Federal court records in these and other cases, including unsealed warrants, show a web of drug trafficking organizations under federal watch in the post-Rios, Wolford, Aponik, and Hocog underworld of Guam. The record shows that most of those drug dealers plead out, but not before cooperating with the Feds to receive leniency in their sentencing. But it was the information Boom could provide to the federal government that mattered most. He is heard in the federal wire taps and in other recorded conversations speaking plainly about his knowledge of and relationships with the heads of drug cartels in Agat, Yigo, Dededo, and even in the CNMI. He openly discusses police corruption at several levels.
The wire taps and recorded conversations alone might not have constituted enough evidence to take down the DTOs and the dirty cops. But in the middle of last year, Boom's then-impending federal trial suddenly was vacated, and continuance motions began coming in every three months.

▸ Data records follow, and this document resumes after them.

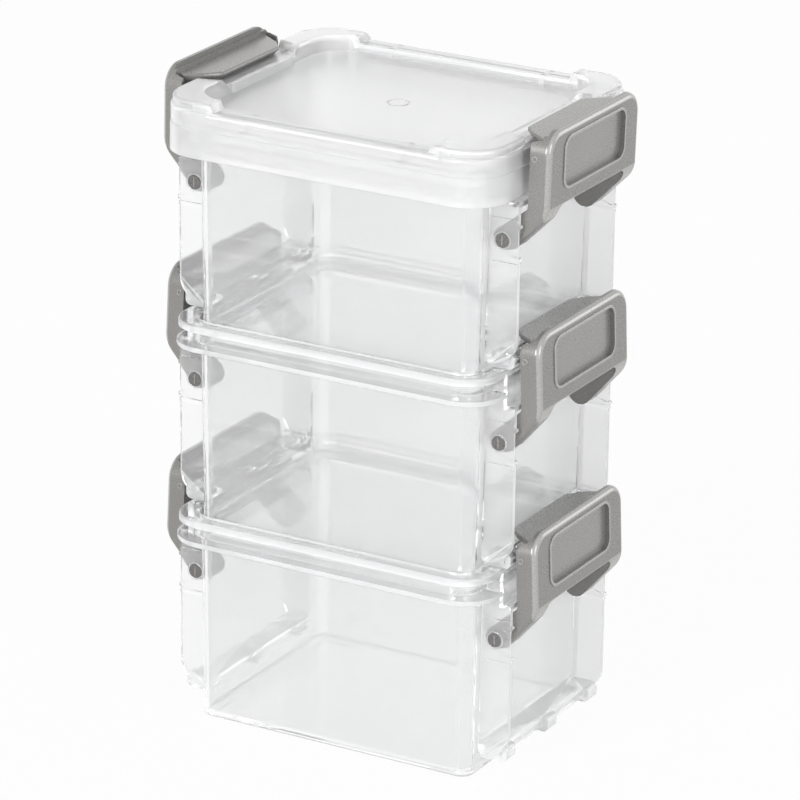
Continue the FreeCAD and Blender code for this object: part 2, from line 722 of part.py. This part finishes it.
def make_clip():
    """One clip at +X, hinge axis on the origin."""
    skin = make_skin()
    # Window between the two legs, with rounded upper corners
    window = rounded_prism(face_bottom + far, leg_inner_y, window_corner_radius, -far, far)
    window.rotate(ORIGIN, Y_AXIS, 90)
    window.translate(vec(0, 0, -far))
    skin = skin.cut(window)
    pieces = []
    for side in both_sides(make_side(-clip_half_y, -clip_half_y + side_wall, side_top, side_inner_top)):
        pieces.append(side)
    leg_top = face_bottom + side_wall
    for side in both_sides(make_side(-leg_inner_y - side_wall, -leg_inner_y, leg_top, leg_top)):
        pieces.append(side)
    for boss in both_sides(rod_y(boss_radius, 0, 0, -clip_half_y, -leg_inner_y)):
        pieces.append(boss)
    pieces.append(make_hook())
    hook_top = hook_underside + hook_thickness
    back_x = face_x - face_thickness
    step_z = face_top - ridge_step_drop
    ridge = prism_y([(back_x + face_thickness / 2, step_z), (back_x - ridge_step_x, step_z),
                     (back_x - ridge_step_x, hook_top - hook_thickness / 2),
                     (back_x + face_thickness / 2, hook_top - hook_thickness / 2)],
                    -ridge_half_y, ridge_half_y)
    pieces.append(ridge)
    body = skin.fuse(pieces)
    body = one_solid(body.common(make_clip_envelope()))
    # Pocket in the face with a fine raised bead round it
    bead = pocket_prism(pocket_bead_width, face_x - face_thickness / 2, face_x + pocket_bead_height)
    bead = softened(bead, pocket_bead_height / 2, [e for e in bead.Edges if e.BoundBox.XMin > face_x])
    body = body.fuse(bead)
    body = body.cut(pocket_prism(0, face_x - pocket_depth, face_x + over))
    pins = [pin for pin in both_sides(rod_y(pin_radius, 0, 0, -pin_end_y, -clip_half_y + side_wall))]
    return one_solid(body.fuse(pins))


def moved(shape, x, y, z):
    copy = shape.copy()
    copy.translate(vec(x, y, z))
    return copy


tub = make_tub()
lid = make_lid()
clip = make_clip()

pieces = {"lid": moved(lid, 0, 0, tier_pitch * (len(tier_names) - 1) + skirt_bottom)}
for index, tier in enumerate(tier_names):
    base = tier_pitch * index
    pieces["tub_" + tier] = moved(tub, 0, 0, base)
    for side, turn in (("right", 0), ("left", 180)):
        key = tier + "_" + side
        leaning = clip.copy()
        leaning.rotate(ORIGIN, Y_AXIS, -rest_lean_degrees[key])
        leaning.rotate(ORIGIN, Z_AXIS, turn)
        x = pin_x if turn == 0 else -pin_x
        pieces["clip_" + key] = moved(leaning, x, 0, base + pin_z)

for name in sorted(pieces):
    pieces[name].exportStep("parts/" + name + ".step")
    print(name, pieces[name].isValid(), len(pieces[name].Solids), round(pieces[name].Volume, 1))
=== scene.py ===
import json
import math

import bmesh
import bpy
from mathutils import Matrix, Vector
from mathutils.bvhtree import BVHTree


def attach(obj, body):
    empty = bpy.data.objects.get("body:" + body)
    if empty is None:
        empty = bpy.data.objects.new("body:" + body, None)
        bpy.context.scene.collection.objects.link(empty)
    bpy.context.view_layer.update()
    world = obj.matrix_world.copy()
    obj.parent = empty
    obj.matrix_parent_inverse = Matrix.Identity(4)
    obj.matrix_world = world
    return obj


# Three-tier clip-latch storage box. Everything is in metres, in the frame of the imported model.

MM = 0.001

# Camera, fitted to the photographed view

CAMERA_AZIMUTH = math.radians(29.512)
CAMERA_ELEVATION = math.radians(20.257)
CAMERA_ROLL = math.radians(0.692)
CAMERA_DISTANCE = 1.198884
CAMERA_AIM = Vector((0, 0, 0.073))
CAMERA_SLIDE_RIGHT = 1.218 * MM
CAMERA_SLIDE_UP = 5.842 * MM
CAMERA_LENS = 226.757
SENSOR_WIDTH = 36.0
CAMERA_NEAR = 0.05
CAMERA_FAR = 20

# Plastics: the index of refraction, the share of light that passes through, and the share that acts as metal

PLASTIC_IOR = 1.49
CLEAR_TRANSMISSION = 0.69
# The rounded corners and pin-hole collars pass more light in a lighter tint: painted light, a whitish band of
# light gathered in the curve
CORNER_PAINTED_LIGHT_TRANSMISSION = 0.82
# Edges and the tubs' foot pass less light and show their tint: painted white light on edges, painted grey
# shade at the foot
PAINTED_LIGHT_AND_SHADE_TRANSMISSION = 0.35
FROST_TRANSMISSION = 0.53
CLIP_METALLIC = 0.3

# Colours, linear

WHITE = (1, 1, 1, 1)
CLEAR_TINT = (0.88, 0.883, 0.887, 1)
# Painted light: the lighter tint of the rounded corners and the pin-hole collars
CORNER_PAINTED_LIGHT_TINT = (0.97, 0.975, 0.98, 1)
# Painted light: the tint of the edges of clear and frosted plastic, which look white from the light gathered
# in them
EDGE_PAINTED_LIGHT_TINT = (0.86, 0.866, 0.872, 1)
# Painted shade: a dark tint on the clear edge round a tub's foot, for the grey band seen there
BASE_PAINTED_SHADE_TINT = (0.62, 0.625, 0.625, 1)
FROST_TINT = (0.96, 0.96, 0.965, 1)
CLIP_GREY = (0.32, 0.315, 0.305, 1)
CLIP_GREY_DARK = (0.203, 0.199, 0.19, 1)
POCKET_GREY = (0.352, 0.346, 0.335, 1)
POCKET_GREY_DARK = (0.265, 0.26, 0.252, 1)
# Painted highlight: a lighter grey for the bead round a clip's pocket and the rounded rim of its face plate;
# its light end also paints the glint on the mould marks
BEAD_HIGHLIGHT_GREY = (0.46, 0.455, 0.44, 1)
BEAD_HIGHLIGHT_GREY_DARK = (0.38, 0.375, 0.365, 1)
PIN_GREY = (0.24, 0.235, 0.228, 1)
PIN_GREY_DARK = (0.085, 0.083, 0.08, 1)

# Surface patterns: scale per metre, detail and roughness of the noise

WAVES = (55, 2, 0.4)
HAZE = (120, 2, 0.4)
CLOUD = (60, 3, 0.5)
GRAIN = (1500, 2, 0.5)
FLECK = (4000, 2, 0.5)
FLOW = (90, 3, 0.5)

# The span that a pattern sets: of the surface's roughness, or of the step from a dark to a light colour

CLEAR_ROUGHNESS = (0.02, 0.06)
PAINTED_LIGHT_ROUGHNESS = (0.13, 0.19)
FROST_ROUGHNESS = (0.18, 0.26)
CLIP_ROUGHNESS = (0.26, 0.29)
FLECK_LIGHTENS = (0.36, 0.4)
FLOW_LIGHTENS = (0, 0.3)

# Relief of a pattern: strength and depth

WAVE_RELIEF = (0.08, 0.6 * MM)
GRAIN_RELIEF = (0.1, 0.15 * MM)
FLECK_RELIEF = (0.01, 0.05 * MM)

# Choosing faces: how deep clear plastic runs behind a face painted white with light, how deep a clip's bead,
# rim and pocket lie under its foremost level, and which directions count as level, sideways or round

EDGE_DEPTH = 1.7 * MM
EDGE_START = 0.02 * MM
BASE_BAND = 1.5 * MM
BEAD_MOST = 0.28 * MM
POCKET_LEAST = 0.95 * MM
POCKET_MOST = 1.4 * MM
RIM_MOST = 1.5 * MM
RIM_TURN = 0.3
LEVEL = 0.999
MOSTLY = 0.9
CORNER_TURN = 0.15
CORNER_TILT = 0.3

# Mould marks: the ridge across a pin end, the ejector ring on a clip's side, placed from the hinge axis, and
# the collar of a pin hole

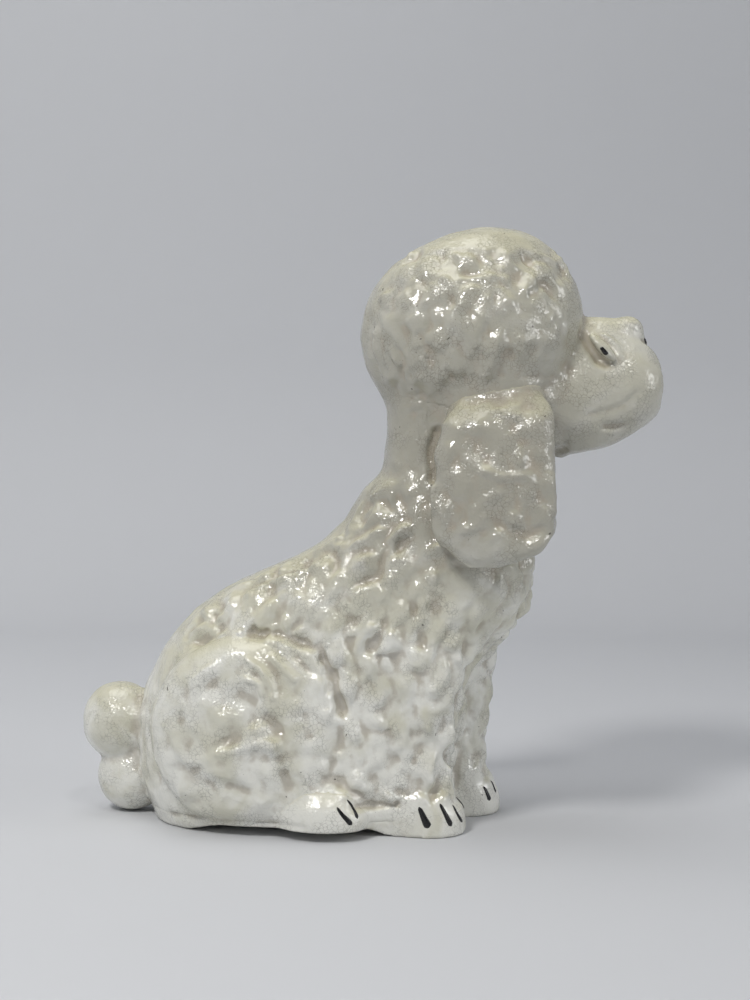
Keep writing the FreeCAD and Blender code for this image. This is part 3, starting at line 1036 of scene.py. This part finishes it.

The once-powerful cop, with tentacles throughout law enforcement in the local and federal government, began to cooperate in the Rosetta San Nicolas investigation.
As the months have carried on, federal law enforcement have revealed more information, including the public testimony of FBI Special Agent Rafael Fernandez in the Jesse Blas trial that implicates former Marshal Joey Terlaje in public corruption. Over the past two months, the U.S. Attorneys Office either has requested or has not challenged the unsealing of federal court documents that name drug traffickers and describe their activities in detail. Most of their operations can be connected to each other via various warrants over the past several years that reveal phone records and conversations and many of these DTO operations have been linked to dirty cops through this massive investigation.
In the end, the irony may be that major drug dealers will go down, not because of their drug dealing activities, but because they trusted dirty cops to protect them.
If there's one thing the FBI hates, it's a dirty cop.